Popular Attitudes Toward State Law in Early China
Karen Turner, Holy Cross College
This paper examines an area usually neglected in studies of late Warring States and early Han China: the reactions of ordinary people to the laws and institutions of the state. I will argue that contrary to standard wisdom in the sinological field, those subject to the laws were not simply passive recipients but active agents who manipulated, ignored, or thwarted the laws whenever possible. Reading between the lines of the Qin Codes from Shuihudi, for example, we can see the architects of the laws attempted to guard state resources from a populace they considered manipulative, thieving, and litigious. The Han histories offer another source for detecting coded resistance to formal laws and institutions. Thus, the paper presents a new view of relations between ruling elites and common people in the late Warring States and early Han era, and a discussion about reading texts as the products of elites who stood in an uneasy position as mediators of state power and popular resistance.
The Han Casebooks from Jiangling
Susan R. Weld, Harvard University
The recent publication of the transcriptions of the several zou xian shu (casebooks) from Hubei Province, Jiangling, Zhangjiashan, have provided the legal scholars of early China with a corpus of documents not unlike some of the Qin legal material excavated from Shuihudi.
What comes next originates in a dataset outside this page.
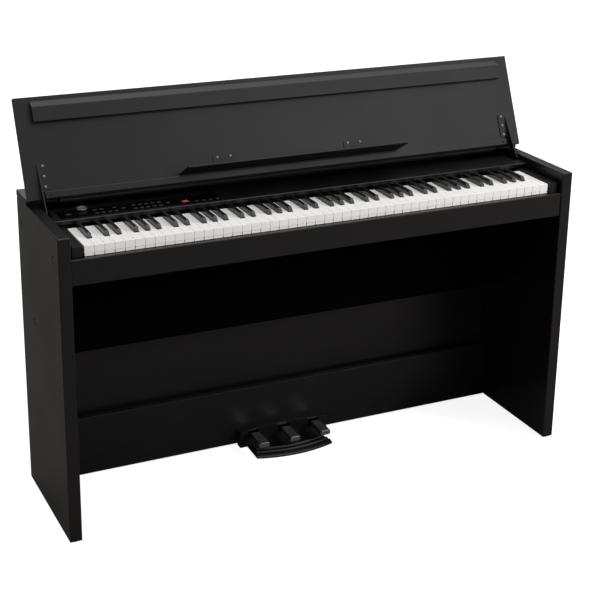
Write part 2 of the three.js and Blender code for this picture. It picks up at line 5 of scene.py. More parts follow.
import bmesh
import bpy
from mathutils import Matrix, Vector


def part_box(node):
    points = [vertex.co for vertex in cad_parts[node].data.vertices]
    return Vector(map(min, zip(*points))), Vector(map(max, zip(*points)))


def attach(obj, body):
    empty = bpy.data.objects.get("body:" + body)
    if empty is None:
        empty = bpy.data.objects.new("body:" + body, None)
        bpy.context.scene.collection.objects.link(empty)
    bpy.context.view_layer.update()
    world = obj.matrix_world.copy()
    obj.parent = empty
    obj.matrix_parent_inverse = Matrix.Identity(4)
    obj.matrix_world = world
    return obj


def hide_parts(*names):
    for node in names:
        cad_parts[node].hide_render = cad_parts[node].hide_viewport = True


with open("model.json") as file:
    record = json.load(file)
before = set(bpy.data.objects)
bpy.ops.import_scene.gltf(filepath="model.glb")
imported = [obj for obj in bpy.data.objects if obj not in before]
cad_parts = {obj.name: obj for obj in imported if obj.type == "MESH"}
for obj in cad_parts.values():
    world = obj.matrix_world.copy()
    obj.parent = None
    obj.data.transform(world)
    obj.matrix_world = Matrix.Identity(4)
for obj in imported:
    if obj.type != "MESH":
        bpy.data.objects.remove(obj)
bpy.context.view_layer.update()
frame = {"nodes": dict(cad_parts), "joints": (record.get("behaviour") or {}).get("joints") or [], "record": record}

# Pieces are built in millimetres, in the frame's own axes, and scaled to metres when they are made.
MM = 0.001
RECORD = frame["record"]
BODY_OF = {node: body for body, nodes in RECORD["behaviour"]["bodies"].items() for node in nodes}
SLOT_OF = {row["node"]: row["material_slot"] for row in RECORD["subparts"]}
JOINT = {joint["name"]: joint for joint in frame["joints"]}


def corners(node):
    """Lowest and highest corner of a frame node, in millimetres."""
    low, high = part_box(node)
    return low / MM, high / MM


# ---- camera, lights and floor ---------------------------------------------------------------
CAMERA_AT = (-1.4245, -2.9508, 1.7387)
CAMERA_HEADING = 25.59  # degrees to the right of +Y
CAMERA_PITCH = 18.27  # degrees below the horizon
CAMERA_ROLL = 0.86
CAMERA_LENS = 83.0
CAMERA_SHIFT = -0.1333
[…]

Most of the casebooks, which detail legal procedure that officials were to follow in like cases, date to the Han, however, some date to the Qin, and two are from the Springs and Autumns period. Because of the length of time elapsed between their excavation and preliminary publication, these documents have been little studied in China, and even less so in the West. In this paper I propose to examine one of the Han casebooks paying special attention to the light it sheds on legal reasoning.